Lots of age variation sharing an evening of frivolity. Entirely too much adult beverage consumed by many of them. Party hats, tiaras, and party horns, a DJ with the whole gamut of music from rock and roll, disco, R & B, country, rap, you name it, and a champagne toast after the count down. We had a great time, awoke to cold wind and snow flurries, a hot breakfast, and a drive halfway back down the mountain to our home. The dogs survived as did the chickens that didn’t get locked up last night.

We are grateful for the health to enjoy a fun night out, the means to afford it occasionally, the company of old and new friends. We wish you and yours a happy and prosperous year ahead.

Old Habits Die Hard – 12/29/2019

When our children were young, I could hardly wait for Thanksgiving to pass so I could decorate for Christmas. Wreaths with bows on all the front windows, candles in every window. We had an artificial tree, so it could be put up and left for a month. My Santa collection on shelves and mantel. Once daughter was old enough to recognize that her birthday was right after Thanksgiving insisted that I not decorate until after her birthday, so the most I would do is sneak up a door wreath.
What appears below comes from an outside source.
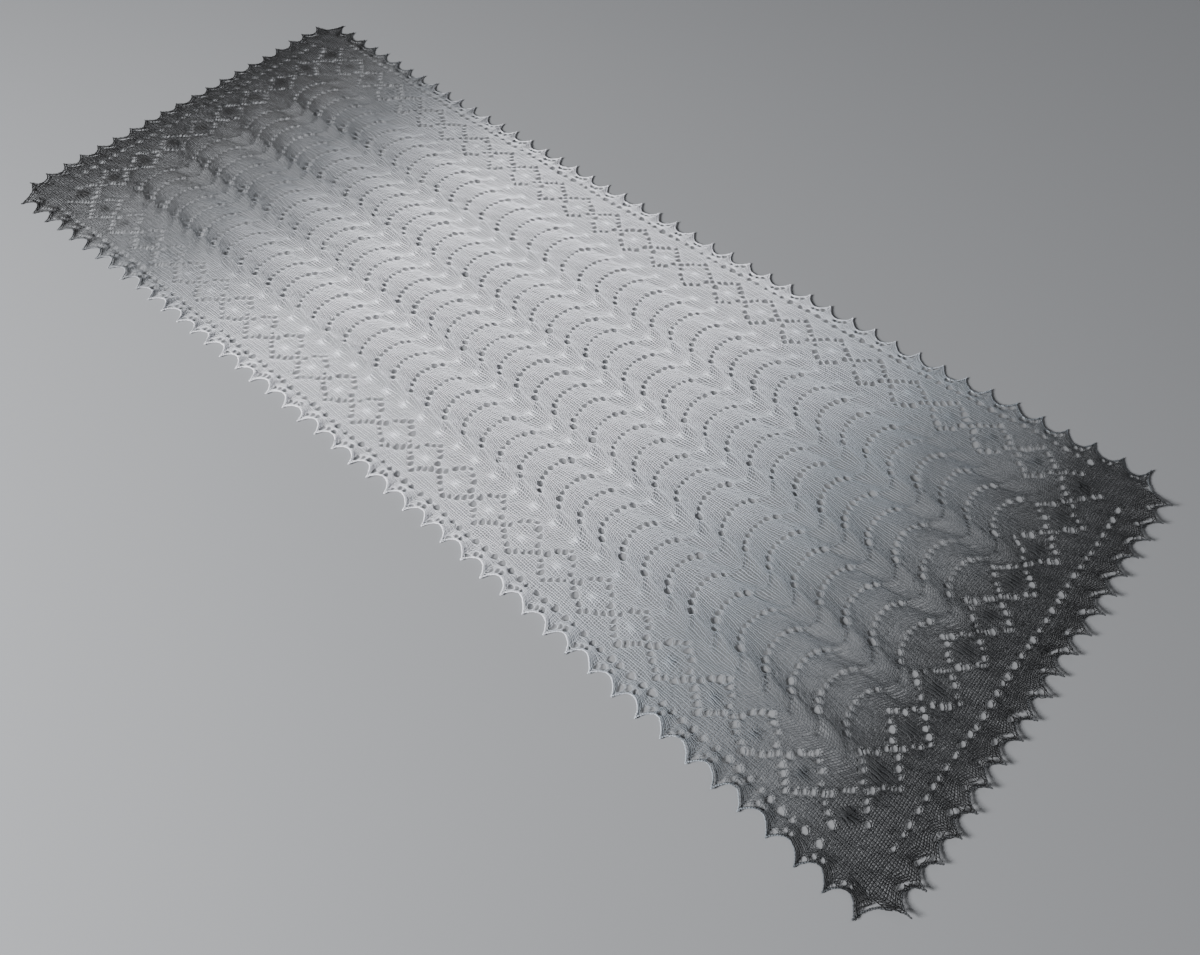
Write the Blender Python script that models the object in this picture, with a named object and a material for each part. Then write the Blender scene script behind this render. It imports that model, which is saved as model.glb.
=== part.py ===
# Knitted lace shawl laid flat: a fan lace centre, a border with a chain of diamonds and a pointed edging.
# Metres, +Z up. X runs across the shawl, Y along it with the near end at -Y, and the underside is at Z = 0.

import math

import bmesh
import bpy

# Blocked size, over the tips of the teeth
LENGTH = 1.570
WIDTH_MIDDLE = 0.592
WIDTH_END = 0.640
CLOTH = 0.002
SEAM_GAP = 0.0003

# How far each line lies inside the line of the tooth tips, at the long sides and at the short ends
LINES = {
    "tips": {"side": 0.000, "end": 0.000},
    "edging seam": {"side": 0.026, "end": 0.036},
    "eyelet row": {"side": 0.031, "end": 0.043},
    "diamonds": {"side": 0.067, "end": 0.091},
    "panel seam": {"side": 0.099, "end": 0.124},
}

# Teeth of the edging: how many tips stand on a line, and how far from the corner the last one stands
TEETH = {
    "side": {"tips": 46, "corner_gap": 0.037},
    "end": {"tips": 20, "corner_gap": 0.034},
}
TOOTH_DEPTH = 0.016
ARCH_STEPS = (0.08, 0.25, 0.50, 0.75, 0.92)
ARCH_ROUNDNESS = 0.65
CORNER_ARCH_DEPTH = 0.010
NEAR_TIP_LIFT = 0.005

# Fan lace of the centre: waves of eyelets that bulge to the far end, their crests at these places along Y
FANS = 4
FAN_WIDTH = 0.0955
WAVES = 40
FIRST_WAVE = -0.638
LAST_WAVE = 0.650
WAVE_DEPTH = 0.023
WAVE_SHARPNESS = 1.25
# Share of half a fan from its middle to its widest eyelet
WIDEST_EYELET = 0.64

# Steps in the chain of diamonds from one corner diamond to the next
DIAMONDS = {"side": 25, "end": 9}

# The largest eyelet of each repeat is cut through: half its size along its row and across it
EYELETS = {
    "fan": {"along": 0.0042, "across": 0.0032},
    "diamond": {"along": 0.0042, "across": 0.0032},
    "row": {"along": 0.0045, "across": 0.0030},
}
EYELET_CORNERS = 6

# Straight stretches in a line along the shawl and across it
LINE_STEPS = {"side": 14, "end": 6}

YARN_COLOURS = {
    "silver": (0.60, 0.62, 0.66, 1.0),
    "charcoal": (0.055, 0.055, 0.060, 1.0),
}
YARN_ROUGHNESS = 0.75

half_length = LENGTH / 2
half_width = WIDTH_MIDDLE / 2
flare = WIDTH_END / WIDTH_MIDDLE - 1


def clear_scene():
    for old in list(bpy.data.objects):
        bpy.data.objects.remove(old, do_unlink=True)


def blocked(point):
    """Where a point of the straight pattern goes when the shawl is pinned out: its ends are wider."""
    x, y = point
    return (x * (1 + flare * (y / half_length) ** 2), y)


def corner_of(line):
    """The far right corner of one of the nested lines."""
    return (half_width - LINES[line]["side"], half_length - LINES[line]["end"])


def line_points(line, edge):
    """A nested line at the right side, near to far, or at the far end, left to right."""
    x, y = corner_of(line)
    start = (x, -y) if edge == "side" else (-x, y)
    steps = LINE_STEPS[edge]
    points = []
    for step in range(steps + 1):
        t = step / steps
        points.append((start[0] + (x - start[0]) * t, start[1] + (y - start[1]) * t))
    return points


def arch(start, end, inward, depth):
    """The rounded gap between two tooth tips, from the first tip up to the last point before the second."""
    points = [start]
    for t in ARCH_STEPS:
        dip = depth * math.sin(math.pi * t) ** ARCH_ROUNDNESS
        x = start[0] + (end[0] - start[0]) * t + inward[0] * dip
        y = start[1] + (end[1] - start[1]) * t + inward[1] * dip
        points.append((x, y))
    return points


def half_corner_arch(edge):
    """The wide arch round the far right corner, from the last tip of this edge to the arch's middle."""
    tip_x, tip_y = corner_of("tips")
    side_tip = (tip_x, tip_y - TEETH["side"]["corner_gap"])
    end_tip = (tip_x - TEETH["end"]["corner_gap"], tip_y)
    diagonal = math.sqrt(0.5)
    whole = arch(side_tip, end_tip, (-diagonal, -diagonal), CORNER_ARCH_DEPTH) + [end_tip]
    if edge == "end":
        whole.reverse()
    return whole[: len(whole) // 2 + 1]


def toothed_line(edge):
    """The outer line of the edging, from the middle of one corner arch to the middle of the next."""
    tip_x, tip_y = corner_of("tips")
    last_half = half_corner_arch(edge)
    count = TEETH[edge]["tips"]
    if edge == "side":
        reach = tip_y - TEETH[edge]["corner_gap"]
        first_half = [(x, -y) for x, y in last_half]
        tips = [(tip_x, reach * (2 * i / (count - 1) - 1)) for i in range(count)]
        inward = (-1, 0)
    else:
        reach = tip_x - TEETH[edge]["corner_gap"]
        first_half = [(-x, y) for x, y in last_half]
        tips = [(reach * (2 * i / (count - 1) - 1), tip_y) for i in range(count)]
        inward = (0, -1)
    points = list(reversed(first_half))[:-1]
    for first, second in zip(tips, tips[1:]):
        points += arch(first, second, inward, TOOTH_DEPTH)
    return points + last_half


def strip_outline(outer, inner):
    return outer + list(reversed(inner))


def panel_outline():
    """The centre panel's edge, round by way of its four corners."""
    right = line_points("panel seam", "side")
    far = line_points("panel seam", "end")
    left = [(-x, y) for x, y in right]
    near = [(x, -y) for x, y in far]
    return right[:-1] + list(reversed(far))[:-1] + list(reversed(left))[:-1] + near[:-1]


def drawn_in(points, distance):
    """The outline moved inwards by a distance, so that neighbours keep a seam gap."""
    count = len(points)
    area = 0.0
    for i in range(count):
        x1, y1 = points[i]
        x2, y2 = points[(i + 1) % count]
        area += x1 * y2 - x2 * y1
    turn = 1 if area > 0 else -1
    normals = []
    for i in range(count):
        x1, y1 = points[i]
        x2, y2 = points[(i + 1) % count]
        run = math.hypot(x2 - x1, y2 - y1)
        normals.append((-(y2 - y1) / run * turn, (x2 - x1) / run * turn))
    moved = []
    for i in range(count):
        before = normals[i - 1]
        after = normals[i]
        share = distance / (1 + before[0] * after[0] + before[1] * after[1])
        moved.append((points[i][0] + (before[0] + after[0]) * share,
                      points[i][1] + (before[1] + after[1]) * share))
    return moved


def eyelet_ring(centre, angle, kind):
    """A six-cornered eyelet, long along its row."""
    x, y = blocked(centre)
    half = EYELETS[kind]
    ring = []
    for i in range(EYELET_CORNERS):
        turn = 2 * math.pi * (i + 0.5) / EYELET_CORNERS
        along = half["along"] * math.cos(turn)
        across = half["across"] * math.sin(turn)
        ring.append((x + along * math.cos(angle) - across * math.sin(angle),
                     y + along * math.sin(angle) + across * math.cos(angle)))
    return ring


def wave_lag(share):
    """How far a wave trails its crest, at a share of the way from a fan's middle to its edge."""
    return WAVE_DEPTH * (0.5 - 0.5 * math.cos(math.pi * share)) ** WAVE_SHARPNESS


def fan_eyelets():
    """The wide eyelet of each fan in each wave, on its right and its left in turn."""
    rings = []
    pitch = (LAST_WAVE - FIRST_WAVE) / (WAVES - 1)
    step = 0.05
    rise = wave_lag(WIDEST_EYELET + step) - wave_lag(WIDEST_EYELET - step)
    slope = math.atan2(rise, step * FAN_WIDTH)
    for fan in range(FANS):
        middle = (fan - (FANS - 1) / 2) * FAN_WIDTH
        for wave in range(WAVES):
            side = 1 if wave % 2 == 0 else -1
            x = middle + side * WIDEST_EYELET * FAN_WIDTH / 2
            y = FIRST_WAVE + wave * pitch - wave_lag(WIDEST_EYELET)
            rings.append(eyelet_ring((x, y), -side * slope, "fan"))
    return rings


def border_eyelets(edge):
    """One eyelet where two diamonds of the chain meet, and one beside it in the eyelet row."""
    rings = []
    corner_x, corner_y = corner_of("diamonds")
    row_x, row_y = corner_of("eyelet row")
    steps = DIAMONDS[edge]
    for step in range(steps):
        place = 2 * (step + 0.5) / steps - 1
        if edge == "side":
            rings.append(eyelet_ring((corner_x, place * corner_y), math.pi / 2, "diamond"))
            rings.append(eyelet_ring((row_x, place * corner_y), math.pi / 2, "row"))
        else:
            rings.append(eyelet_ring((place * corner_x, corner_y), 0.0, "diamond"))
            rings.append(eyelet_ring((place * corner_x, row_y), 0.0, "row"))
    return rings


def mirrored(points, across, along):
    return [(x * across, y * along) for x, y in points]


def yarn_material(name):
    material = bpy.data.materials.new("yarn_" + name)
    material.use_nodes = True
    shader = material.node_tree.nodes["Principled BSDF"]
    shader.inputs["Base Color"].default_value = YARN_COLOURS[name]
    shader.inputs["Roughness"].default_value = YARN_ROUGHNESS
    shader.inputs["Metallic"].default_value = 0.0
    return material


def add_ring(curve, points):
    spline = curve.splines.new("POLY")
    spline.points.add(len(points) - 1)
    for point, (x, y) in zip(spline.points, points):
        point.co = (x, y, 0.0, 1.0)
    spline.use_cyclic_u = True


def lay_panel(name, outline, eyelets, material, collection):
    """A flat piece of the cloth with its eyelets, lying on Z = 0."""
    curve = bpy.data.curves.new(name, "CURVE")
    curve.dimensions = "2D"
    curve.fill_mode = "BOTH"
    curve.extrude = CLOTH / 2
    curve.materials.append(material)
    add_ring(curve, drawn_in([blocked(point) for point in outline], SEAM_GAP / 2))
    for ring in eyelets:
        add_ring(curve, ring)
    panel = bpy.data.objects.new(name, curve)
    panel.location.z = CLOTH / 2
    collection.objects.link(panel)
    return panel


def lift_tips(panel, collection):
    """The teeth of the near end curl up a little: the piece becomes a mesh and its tips are raised."""
    bpy.context.view_layer.update()
    depsgraph = bpy.context.evaluated_depsgraph_get()
    mesh = bpy.data.meshes.new_from_object(panel.evaluated_get(depsgraph))
    cleaner = bmesh.new()
    cleaner.from_mesh(mesh)
    bmesh.ops.remove_doubles(cleaner, verts=cleaner.verts, dist=0.00001)
    seam = corner_of("edging seam")[1]
    for vertex in cleaner.verts:
        share = max(0.0, -vertex.co.y - seam) / (half_length - seam)
        vertex.co.z += NEAR_TIP_LIFT * share ** 2
    cleaner.to_mesh(mesh)
    cleaner.free()
    lifted = bpy.data.objects.new(panel.name + "_lifted", mesh)
    lifted.matrix_world = panel.matrix_world
    collection.objects.link(lifted)
    name = panel.name
    bpy.data.objects.remove(panel, do_unlink=True)
    lifted.name = name


def main():
    clear_scene()
    shawl = bpy.data.collections.new("lace_shawl")
    bpy.context.scene.collection.children.link(shawl)
    silver = yarn_material("silver")
    charcoal = yarn_material("charcoal")
    lay_panel("centre_panel", panel_outline(), fan_eyelets(), silver, shawl)
    places = {
        "right": ("side", 1, 1, silver),
        "left": ("side", -1, 1, silver),
        "far": ("end", 1, 1, charcoal),
        "near": ("end", 1, -1, charcoal),
    }
    for place, (edge, across, along, yarn) in places.items():
        border = strip_outline(line_points("edging seam", edge), line_points("panel seam", edge))
        edging = strip_outline(toothed_line(edge), line_points("edging seam", edge))
        eyelets = [mirrored(ring, across, along) for ring in border_eyelets(edge)]
        lay_panel("border_" + place, mirrored(border, across, along), eyelets, yarn, shawl)
        trim = lay_panel("edging_" + place, mirrored(edging, across, along), [], yarn, shawl)
        if place == "near":
            lift_tips(trim, shawl)


main()
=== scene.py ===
import math

import bpy
import numpy as np
from mathutils import Matrix, Vector


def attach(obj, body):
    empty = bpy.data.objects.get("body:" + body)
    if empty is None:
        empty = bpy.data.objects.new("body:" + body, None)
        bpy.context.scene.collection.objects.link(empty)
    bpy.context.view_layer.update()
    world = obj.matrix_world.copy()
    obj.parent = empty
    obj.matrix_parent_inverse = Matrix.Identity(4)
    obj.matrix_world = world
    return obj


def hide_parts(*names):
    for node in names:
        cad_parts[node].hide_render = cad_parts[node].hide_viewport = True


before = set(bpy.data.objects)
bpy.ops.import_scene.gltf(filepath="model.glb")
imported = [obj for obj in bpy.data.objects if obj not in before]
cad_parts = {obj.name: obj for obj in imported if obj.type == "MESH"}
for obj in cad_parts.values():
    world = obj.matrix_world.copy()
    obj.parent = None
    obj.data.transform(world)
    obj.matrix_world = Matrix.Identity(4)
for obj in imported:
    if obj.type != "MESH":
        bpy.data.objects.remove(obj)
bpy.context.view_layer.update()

rng = np.random.RandomState(7)

# sizes shared with the solids, in metres; "side" is a long side, "end" a short one
shawl = {
    "length": 1.570, "widthMiddle": 0.592, "widthEnd": 0.640,
    "edging": {"side": 0.026, "end": 0.036},       # insets from the line of the tips
    "eyeletRow": {"side": 0.031, "end": 0.043},
    "diamonds": {"side": 0.067, "end": 0.091},
    "panel": {"side": 0.099, "end": 0.124},
    "tips": {"side": 46, "end": 20},
    "cornerGap": {"side": 0.037, "end": 0.034},
    "toothDepth": 0.016, "archRoundness": 0.65, "cornerDepth": 0.010, "archPoints": 40,
    "nearLift": 0.005,
}
halfX = shawl["widthMiddle"] / 2
halfY = shawl["length"] / 2
flare = shawl["widthEnd"] / shawl["widthMiddle"] - 1
seamX = halfX - shawl["edging"]["side"]
seamY = halfY - shawl["edging"]["end"]
panelX = halfX - shawl["panel"]["side"]
panelY = halfY - shawl["panel"]["end"]
reachX = halfX - shawl["cornerGap"]["end"]        # last tip of an end
reachY = halfY - shawl["cornerGap"]["side"]       # last tip of a side


def blocked(xy):        # pinned-out place of a pattern point
    out = np.array(xy, float)
    out[..., 0] *= 1 + flare * (out[..., 1] / halfY) ** 2
    return out


def archDip(t):
    return np.sin(np.pi * np.clip(t, 0, 1)) ** shawl["archRoundness"]


def cornerArch(t):
    # the wide gap round the far right corner, from the side's last tip to the end's
    dip = shawl["cornerDepth"] * archDip(t) * math.sqrt(0.5)
    x = halfX + (reachX - halfX) * t - dip
    y = reachY + (halfY - reachY) * t - dip
    return x, y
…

When we would visit hubby’s parents after Christmas, I was always bothered that my mother in law no longer decorated, to the point that on a couple of occasions when they weren’t coming to us and hubby’s sister for the holidays, I sent a small decorated potted fir tree to them. I didn’t understand. As I have aged, it has become more difficult to haul the big plastic bins up from the basement to decorate, but eldest son and his family, then later daughter and her family lived here and it was fun decorating for the grandkids and I had help hauling bins around.

This year I was very late attempting any level of decorating. I got the huge artificial wreath decorated with the hand stitched ornaments made by my sister in law and step mom, the collectible Santas and gnomes, the door wreath out and up, tiny tree decorated with Hallmark minis, and quit. That wasn’t done until at least the second week of December. About a week and a half before Christmas, we went to cut our tree and got it decorated, which gave me the incentive to get the rest of the Santas and Christmas linens out.

It hasn’t felt like Christmas. With temperatures in the upper 50’s to mid 60’s except for the ice storm, it has just been too warm.

But when I was still a work outside of the home gal, I traditionally took down the decorations either the weekend after Christmas or New Year’s Day. Since I retired, the decorations sometimes stayed up longer. This year I am already done with having it up. It is more difficult to dust and vacuum, the dogs tails were knocking ornaments off the tree with no packages under it to make them keep their distance. A couple of days ago, I put baskets, crates, low stools, and other obstacles in the way to keep them away, but that looked so tacky.

This morning, after my morning coffee, I took the decorations off of the tree, unplugged the mini tree, and brought the tree ornament boxes up and boxed it away. After lunch, the tree was hauled out of the house and off to the woods and the few fallen needles vacuumed up. The wreath on the sled on the front porch and the door wreath are down. The door wreath will be replaced with the winter one, the little garden banner by the front door replaced with a generic winter one. The linens washed and folded and packed away along with the little tree, wall hangings, and soft sculpture decorations. The Santas and Gnomes are still up, but it takes a full day to decorate and a full day to pack it up and I prefer to split it up into two or three days.

Over the next few days, the rest will be packed away for another year and I will celebrate Old Christmas in Colonial costume at Wilderness Road Regional Museum.